There are 41 full-timers in the office and four in the US working on projects from TVCs to feature films and virtual reality rides – something Walshe says they could never have imagined in the early days.
And how could they? When Augusto was born, the iPhone was only a few months old, YouTube was celebrating its millionth video upload and Vimeo was only a fortnight old.
Now VR, AI and robots are all part of the conversation.
However, despite the advancements, their reasoning for starting the agency remains as relevant as ever.
Walshe says looking back, everything was really segmented. There were people who made corporate videos featuring talking heads, agencies creating brand TVCs and producers making TV for broadcast – and none of them ever mixed.
They also saw peaks and troughs in production companies, as they were at the whim of others using them for projects. They would crew up for a project and when complete, the crew would return to the freelance market.
“I thought it would be much better to have a model where we had enough business and work to keep that ‘A team’ employed the whole time,” says Kirkbeck.
So Augusto brought together talent from the television world and ad agency world to create an ad agency-video production hybrid, producing feature films, TVCs and pretty much everything in between.
Walshe and Kirkbeck credit the team they have assembled around them for having an open mind to learn about how each other’s practice functions and figure out how they could work together. And having talent from all sides under one roof flattened the peaks and troughs of waiting for projects to come in, generating a regular income and also a different kind of culture – and cadence.
She says everyone is as equally invested in the work and there’s no time wasted having to instil that investment and brand knowledge onto an external team brought in for the project.
“It felt like there was a lot of time and money being wasted,” explains Walshe, “whereas if you keep the makers involved from the outset, by the time the editor got the footage in the suite, they already knew what it was, they’ve worked with the client before, the client knows they understood the values, and the process could just happen so much faster and cost-effectively.”
Augusto represents its content strategy and creation arm, Augusto Entertainment produces features films and television series such as Chasing Great and Everest Rescue, meanwhile Corner Store produces high volume, fast turnaround work.
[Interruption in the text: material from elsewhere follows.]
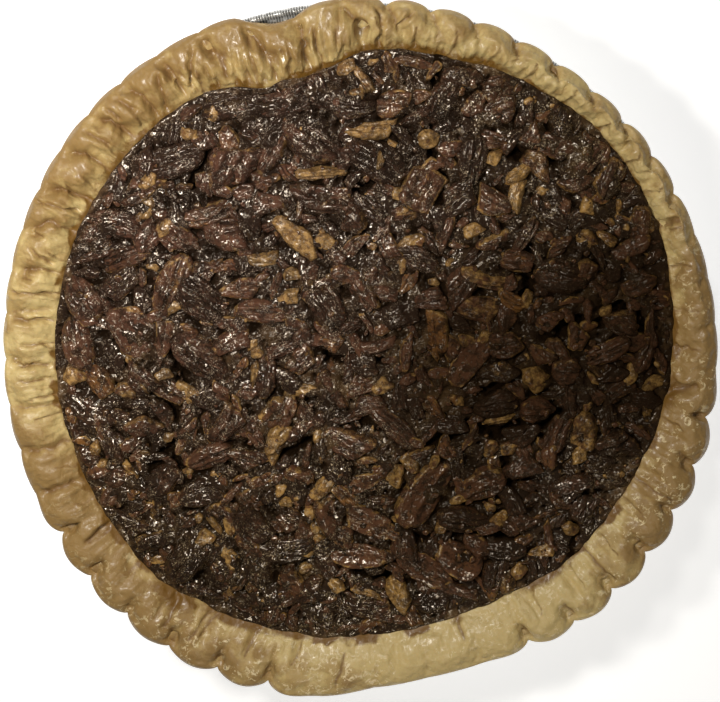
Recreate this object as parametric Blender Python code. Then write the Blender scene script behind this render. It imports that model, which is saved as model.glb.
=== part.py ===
"""A pecan pie baked in a 9 inch foil tin, at real size, with the centre of its base at the origin.

Three solids stand for what the pie is made of: the foil tin, the fluted pastry crust that lines it
and overhangs its rim, and the filling, a low dome of baked syrup with its pecans fused on.
Angles are in degrees, anticlockwise from +X as seen from above.
"""

import math
import random

import bmesh
import bpy
from mathutils import Matrix, Vector, noise

MM = 0.001

# Foil tin: 9 inches over the rolled rim, with a sloping wall and a flat flange
RIM_RADIUS = 114.3 * MM
BASE_RADIUS = 82.5 * MM
WALL_TOP_RADIUS = 107.2 * MM
FLANGE_HEIGHT = 29.4 * MM
FOIL = 0.5 * MM
BEAD = 1.1 * MM
FOOT_RISE = 1.3 * MM
TIN_SIDES = 60

# Clearance that keeps each solid off its neighbour
GAP = 0.45 * MM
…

Tech & Innovation is its innovation hub, producing projects incorporating VR and other new technologies.
However, in talking about the different areas of work, Kirkbeck and Walshe are careful not to strictly define their capabilities as they don’t want to limit the solutions they are able to create for clients. Looking at their client relationships, including six years with AIG and eight years with Adidas, largely centred around rugby, they’ve seen the work for each evolve over those years.
“If we have to go out and say what we do, we are forced to say content strategy and creation – we can’t say we also, do this and this….,” says Walshe.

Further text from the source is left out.